As importantly, I think that people need to understand that just because Washington had a negative experience with Chalabi does not mean that all opposition leaders from here to eternity are all bad men with ulterior motives antithetical to their publicly stated beliefs and objectives. Does this mean that from now on, any leader in exile from their homeland who dares stand against oppression and tyranny will be tarred as the “next Chalabi”?

Perhaps we should now retroactively apply the same label to earlier dissidents, like Poland’s Lech Walesa or the Czech Republic’s Vaclav Havel. In light of the Chalabi situation, do we now need to reappraise them, as well? Of course not. Men like Walesa and Havel were men of bravery and courage and vision the likes of which our region is in desperate need of today.

Should Washington be discerning in whom it chooses to work with? Absolutely. The American people, like any people, deserve to have their tax dollars spent in a way that reflects the national interest. At the same time, it is important not to allow the Chalabi debacle to prevent an unequivocal American stance in favor of Islamic liberals and Islamic democrats who are America’s truest allies in its war against Islamist-jihadism.

Q: What is it, then, that you need from the U.S. Government?

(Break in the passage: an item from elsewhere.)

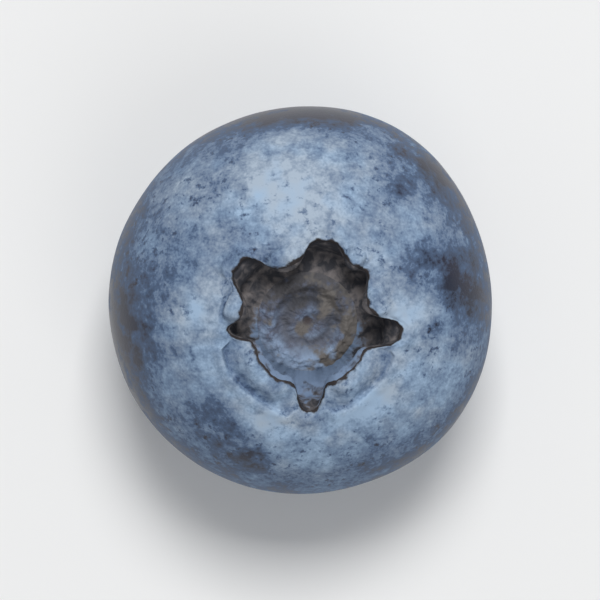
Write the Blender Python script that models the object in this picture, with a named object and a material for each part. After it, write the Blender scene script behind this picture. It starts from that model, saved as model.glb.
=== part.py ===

From Washington, we ask for clear-cut, unequivocal and vocal support. Washington must not underestimate the power of words. Words matter. When the State Department meets with their counterparts of the Iranian Foreign Ministry and speaks with them about Iraq, the message to Iranians is that lofty rhetoric about freedom for Iran is just that—rhetoric. The message is that Washington wishes Iranians the best, but that ultimately if Tehran is forthcoming with a deal they find worthwhile, then the United States will leave the Iranian people to their captors.